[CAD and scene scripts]
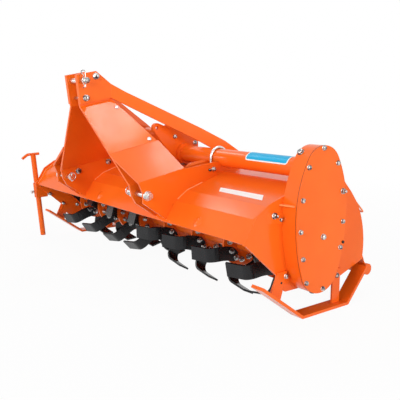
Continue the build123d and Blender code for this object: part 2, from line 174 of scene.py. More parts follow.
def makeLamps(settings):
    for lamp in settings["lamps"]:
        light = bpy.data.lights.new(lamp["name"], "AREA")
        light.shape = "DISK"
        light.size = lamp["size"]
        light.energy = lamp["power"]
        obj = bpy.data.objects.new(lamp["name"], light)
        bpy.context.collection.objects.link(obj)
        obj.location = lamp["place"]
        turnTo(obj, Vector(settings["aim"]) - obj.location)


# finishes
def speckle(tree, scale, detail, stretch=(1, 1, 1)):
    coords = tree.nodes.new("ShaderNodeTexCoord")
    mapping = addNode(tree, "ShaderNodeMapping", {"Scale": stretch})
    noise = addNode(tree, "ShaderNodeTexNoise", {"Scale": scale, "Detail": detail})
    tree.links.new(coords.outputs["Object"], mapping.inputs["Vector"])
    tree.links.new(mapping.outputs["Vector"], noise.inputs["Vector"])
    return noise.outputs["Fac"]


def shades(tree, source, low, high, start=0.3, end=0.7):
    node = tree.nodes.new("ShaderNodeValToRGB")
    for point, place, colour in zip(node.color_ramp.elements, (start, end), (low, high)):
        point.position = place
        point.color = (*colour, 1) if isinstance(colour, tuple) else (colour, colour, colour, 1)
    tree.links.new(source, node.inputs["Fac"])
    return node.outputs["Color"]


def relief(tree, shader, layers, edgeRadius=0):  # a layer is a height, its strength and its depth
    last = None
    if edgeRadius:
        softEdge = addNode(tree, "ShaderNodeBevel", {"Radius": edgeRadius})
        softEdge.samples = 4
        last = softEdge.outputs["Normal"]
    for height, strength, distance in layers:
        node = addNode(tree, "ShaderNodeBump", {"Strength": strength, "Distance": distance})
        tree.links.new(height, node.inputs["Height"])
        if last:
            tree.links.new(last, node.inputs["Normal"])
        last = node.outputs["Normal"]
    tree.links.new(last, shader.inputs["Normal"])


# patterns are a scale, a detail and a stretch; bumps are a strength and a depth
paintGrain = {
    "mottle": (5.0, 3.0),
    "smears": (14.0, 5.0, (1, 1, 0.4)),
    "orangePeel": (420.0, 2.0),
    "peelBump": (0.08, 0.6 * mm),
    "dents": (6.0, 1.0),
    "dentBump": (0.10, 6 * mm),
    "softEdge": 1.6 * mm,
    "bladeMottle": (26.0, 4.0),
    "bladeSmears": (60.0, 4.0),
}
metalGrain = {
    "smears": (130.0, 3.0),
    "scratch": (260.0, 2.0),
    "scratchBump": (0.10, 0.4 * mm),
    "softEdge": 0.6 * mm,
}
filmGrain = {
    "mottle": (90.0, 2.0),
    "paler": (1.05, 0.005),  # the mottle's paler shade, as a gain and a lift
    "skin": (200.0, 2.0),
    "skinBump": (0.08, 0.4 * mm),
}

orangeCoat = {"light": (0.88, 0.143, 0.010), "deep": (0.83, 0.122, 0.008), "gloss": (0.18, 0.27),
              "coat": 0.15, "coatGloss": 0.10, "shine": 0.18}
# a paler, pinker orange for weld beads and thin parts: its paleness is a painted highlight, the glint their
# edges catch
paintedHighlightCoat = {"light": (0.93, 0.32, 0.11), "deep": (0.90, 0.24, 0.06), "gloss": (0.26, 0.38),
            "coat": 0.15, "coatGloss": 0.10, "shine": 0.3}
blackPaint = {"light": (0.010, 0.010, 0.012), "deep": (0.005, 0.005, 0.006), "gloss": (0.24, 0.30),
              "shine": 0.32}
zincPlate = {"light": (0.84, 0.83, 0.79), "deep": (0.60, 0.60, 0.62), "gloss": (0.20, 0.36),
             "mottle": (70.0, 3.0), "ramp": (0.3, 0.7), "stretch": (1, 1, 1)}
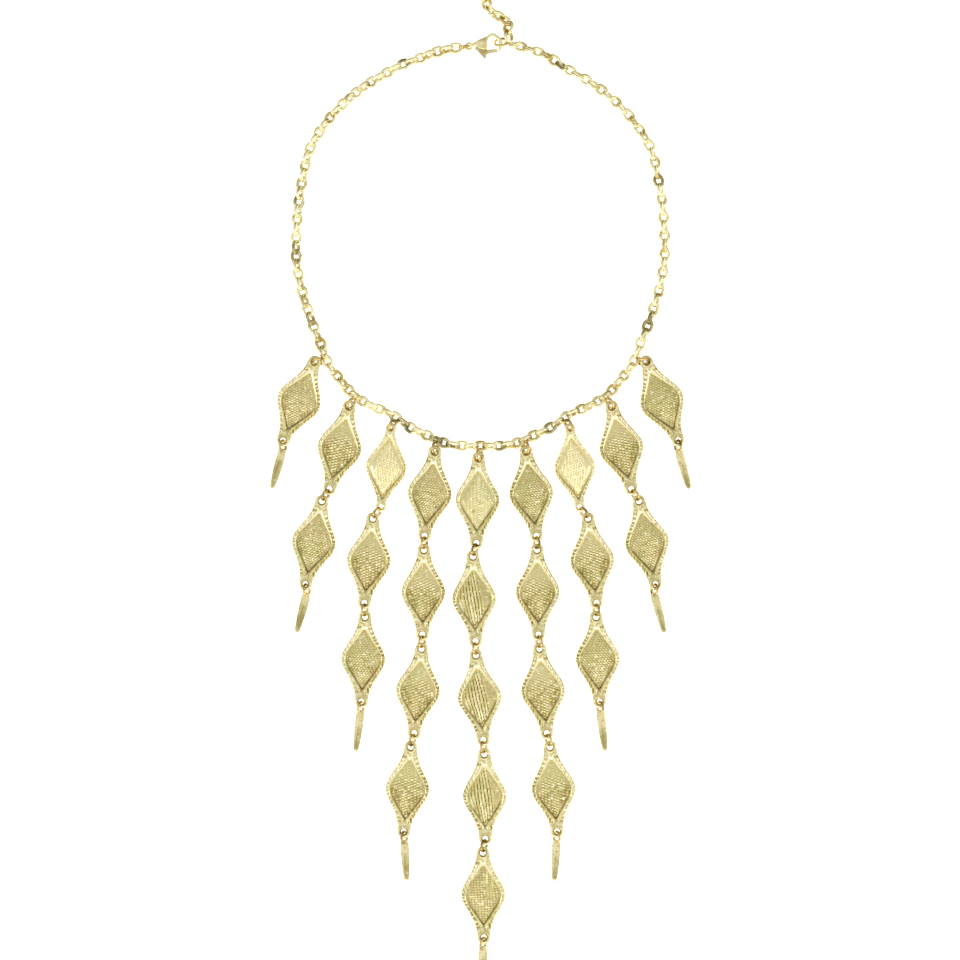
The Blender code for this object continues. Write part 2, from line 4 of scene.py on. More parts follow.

EXERCISE DETAILS: Print every entry exactly as it appears.

ANSWER TO THIS PROBLEM:
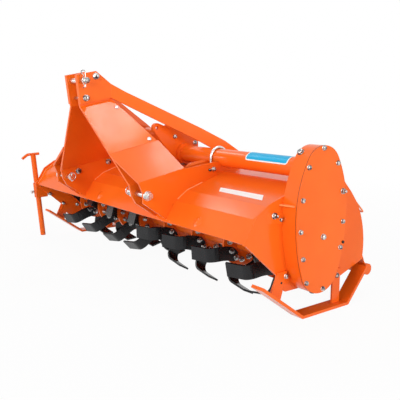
Continue the build123d and Blender code for this object: part 2, from line 174 of scene.py. More parts follow.
def makeLamps(settings):
    for lamp in settings["lamps"]:
        light = bpy.data.lights.new(lamp["name"], "AREA")
        light.shape = "DISK"
        light.size = lamp["size"]
        light.energy = lamp["power"]
        obj = bpy.data.objects.new(lamp["name"], light)
        bpy.context.collection.objects.link(obj)
        obj.location = lamp["place"]
        turnTo(obj, Vector(settings["aim"]) - obj.location)


# finishes
def speckle(tree, scale, detail, stretch=(1, 1, 1)):
    coords = tree.nodes.new("ShaderNodeTexCoord")
    mapping = addNode(tree, "ShaderNodeMapping", {"Scale": stretch})
    noise = addNode(tree, "ShaderNodeTexNoise", {"Scale": scale, "Detail": detail})
    tree.links.new(coords.outputs["Object"], mapping.inputs["Vector"])
    tree.links.new(mapping.outputs["Vector"], noise.inputs["Vector"])
    return noise.outputs["Fac"]


def shades(tree, source, low, high, start=0.3, end=0.7):
    node = tree.nodes.new("ShaderNodeValToRGB")
    for point, place, colour in zip(node.color_ramp.elements, (start, end), (low, high)):
        point.position = place
        point.color = (*colour, 1) if isinstance(colour, tuple) else (colour, colour, colour, 1)
    tree.links.new(source, node.inputs["Fac"])
    return node.outputs["Color"]


def relief(tree, shader, layers, edgeRadius=0):  # a layer is a height, its strength and its depth
    last = None
    if edgeRadius:
        softEdge = addNode(tree, "ShaderNodeBevel", {"Radius": edgeRadius})
        softEdge.samples = 4
        last = softEdge.outputs["Normal"]
    for height, strength, distance in layers:
        node = addNode(tree, "ShaderNodeBump", {"Strength": strength, "Distance": distance})
        tree.links.new(height, node.inputs["Height"])
        if last:
            tree.links.new(last, node.inputs["Normal"])
        last = node.outputs["Normal"]
    tree.links.new(last, shader.inputs["Normal"])


# patterns are a scale, a detail and a stretch; bumps are a strength and a depth
paintGrain = {
    "mottle": (5.0, 3.0),
    "smears": (14.0, 5.0, (1, 1, 0.4)),
    "orangePeel": (420.0, 2.0),
    "peelBump": (0.08, 0.6 * mm),
    "dents": (6.0, 1.0),
    "dentBump": (0.10, 6 * mm),
    "softEdge": 1.6 * mm,
    "bladeMottle": (26.0, 4.0),
    "bladeSmears": (60.0, 4.0),
}
metalGrain = {
    "smears": (130.0, 3.0),
    "scratch": (260.0, 2.0),
    "scratchBump": (0.10, 0.4 * mm),
    "softEdge": 0.6 * mm,
}
filmGrain = {
    "mottle": (90.0, 2.0),
    "paler": (1.05, 0.005),  # the mottle's paler shade, as a gain and a lift
    "skin": (200.0, 2.0),
    "skinBump": (0.08, 0.4 * mm),
}

orangeCoat = {"light": (0.88, 0.143, 0.010), "deep": (0.83, 0.122, 0.008), "gloss": (0.18, 0.27),
              "coat": 0.15, "coatGloss": 0.10, "shine": 0.18}
# a paler, pinker orange for weld beads and thin parts: its paleness is a painted highlight, the glint their
# edges catch
paintedHighlightCoat = {"light": (0.93, 0.32, 0.11), "deep": (0.90, 0.24, 0.06), "gloss": (0.26, 0.38),
            "coat": 0.15, "coatGloss": 0.10, "shine": 0.3}
blackPaint = {"light": (0.010, 0.010, 0.012), "deep": (0.005, 0.005, 0.006), "gloss": (0.24, 0.30),
              "shine": 0.32}
zincPlate = {"light": (0.84, 0.83, 0.79), "deep": (0.60, 0.60, 0.62), "gloss": (0.20, 0.36),
             "mottle": (70.0, 3.0), "ramp": (0.3, 0.7), "stretch": (1, 1, 1)}
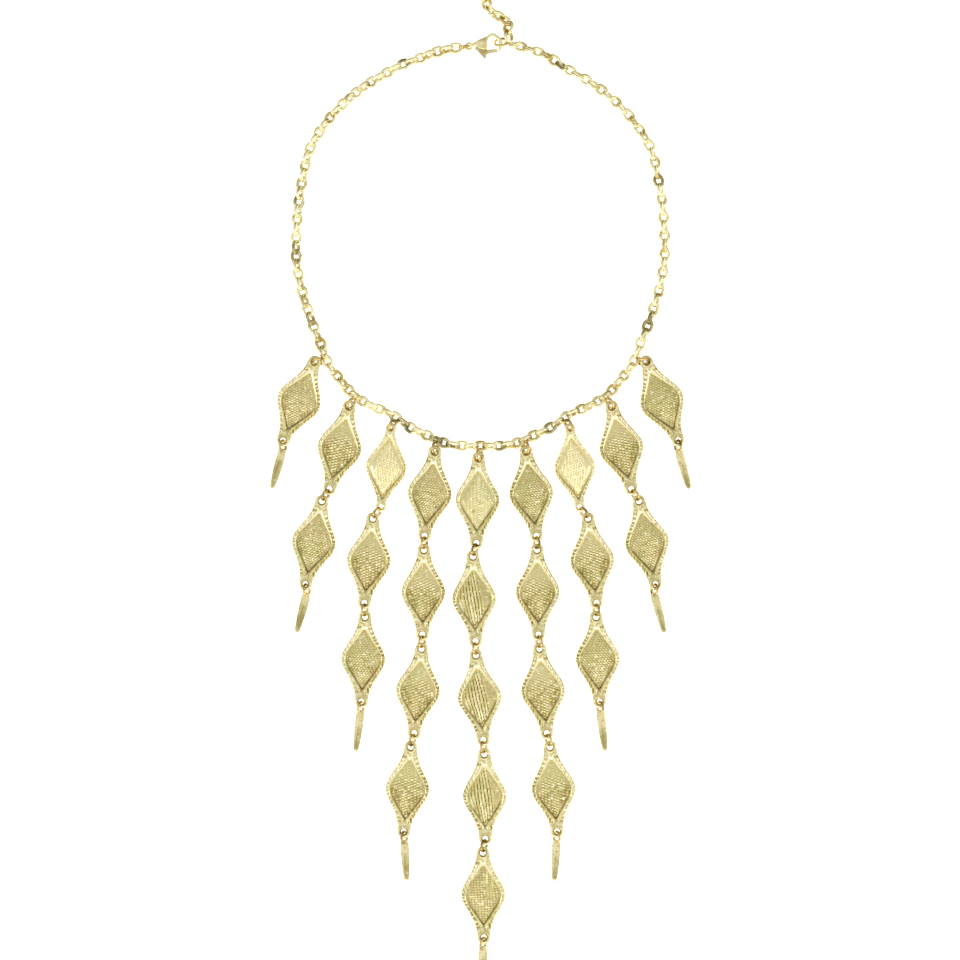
The Blender code for this object continues. Write part 2, from line 4 of scene.py on. More parts follow.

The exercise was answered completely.